Wittgenstein y el Tractatus, cien años después
Las revoluciones políticas son por definición bruscas. Las científicas, de seguir la teoría de Thomas Kuhn, implican un cambio de paradigma. Las de los libros de filosofía participan a su manera de estas últimas, pero reclaman una morosidad especial: la interpretación que da el tiempo. La influencia de un volumen como el Tractatus Logico-philosophicus, que Ludwig Wittgenstein (1889-1951) publicó en 1921, hace 100 años, fue pronto decisiva, pero algunas características del conjunto lo vuelven todavía objeto de enigma. Tuvo como primer destinatario el mundo de la lógica (específicamente Bertrand Russell, con el que el vienés Wittgenstein estudió en Cambridge), pero hoy interesa en igual medida a los artistas. Pascal Quignard, en uno de los títulos de su serie Último Reino, es revelador cuando señala que, antes que un extremista lógico, “Wittgenstein es el teórico de la desaparición del lenguaje: Sprachlosigkeit”. Aquella famosa frase final del tratado (“De lo que no se puede hablar hay que callar”), que inauguraría el vacío de una segunda parte no escrita, más importante que la escrita (según dijo el joven filósofo a su editor), todavía resuena en nuestro mundo a fuerza de negatividad.

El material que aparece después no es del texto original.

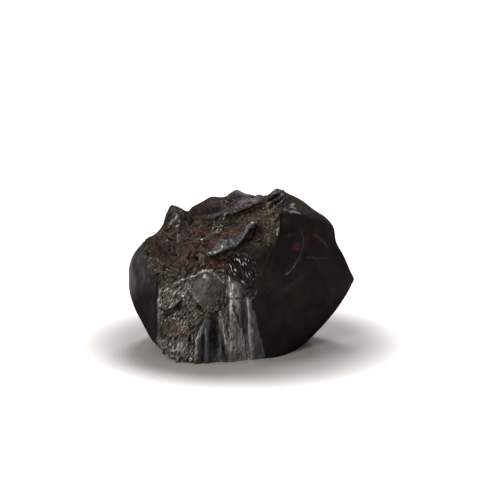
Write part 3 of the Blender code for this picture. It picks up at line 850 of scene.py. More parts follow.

El Tractatus no es de fácil comprensión. Su arquitectura numérica de proposiciones, su acerado sentido aforístico revelan también una sensibilidad. El tema de origen es la relación entre mundo y lenguaje (que en este “primer Wittgenstein” tendrían la misma lógica), pero de ahí, en un deslizamiento que Russell no advirtió, pasa a la esencia de la vida, a su sentido, la ética y un curioso misticismo.
“Wittgenstein pretendía ofrecer formas alternativas de representación que pusiesen fin a los interrogantes misteriosos que la filosofía había ido desplegando a lo largo de la historia”, dice Carla Carmona en Wittgenstein. La consciencia del límite (Shackleton), una muy recomendable introducción al pensamiento del austríaco. La mayoría de los problemas filosóficos son, en su visión, “fantasmas de la metafísica”, malentendidos de lenguaje. La filosofía solo se puede ocupar de los hechos. Wittgenstein –es su primera revolución– se aboca solo a clarificar y delimitar. Esa intención demoledora llevó a que Alain Badiou hablara de “antifilosofía” o que otro francés, Gilles Deleuze, lo considerara la gran tragedia filosófica del siglo XX. Él, en todo caso, renegaría del Tractatus, con el que pensaba haber logrado descifrar el mundo, para dar espacio a un “segundo Wittgenstein”, el de las Investigaciones lógicas y los juegos de lenguaje.
Los equívocos a que dio lugar el Tractatus pueden observarse en el supuesto papel de Wittgenstein en la formación del Círculo de Viena, los positivistas lógicos. “Para el Círculo de Viena –explica Wolfram Eilenberg en Tiempo de magos. La gran década de la filosofía 1919-1929–, la metafísica no era más que un constante atropello a la cultura y, además, de consecuencias letales. Para Wittgenstein, en cambio, la consiguiente pretensión de anatemizar estas cuestiones y declararlas fútiles equivalía a una voluntad de suicidio cultural”. Si sus supuestos seguidores tiraban de la cuerda lógica del criterio de verificación, Wittgenstein les respondía –para su absoluto escándalo– con Schopenhauer, Tolstoi y Kierkeegard. Wittgenstein, un carácter complejo y torturado como refleja la gran biografía que le dedicó Ray Monk, incluso llegó a sostener que podía entender a Heidegger: era la angustia la que impulsa al hombre a arremeter contra los límites del lenguaje.
Esas fricciones dejan en claro un detalle que se había pasado por alto: cuando Wittgenstein habla de disolver supersticiones se refiere al lenguaje filosófico, con sus ambiciones de ciencia. La poesía, en cambio, pertenece al ámbito “de lo que se muestra”, “es una manifestación del callar”, forma parte del asombro del mundo. Wittgenstein, recuerda Carmona, “siempre está pensando en la lógica, que lo místico es su límite, que se trata del reino de lo inefable, donde no cabe formular en términos lógicos los sentimientos éticos, estéticos o religiosos, pues cuando se los saca de su morada ni siquiera la candidez los salva de convertirse en ideología”. Por eso Wittgenstein, gran lector de Georg Trakl, también hubiera podido ser –de haberlo permitido la cronología– un lector ideal de Paul Celan.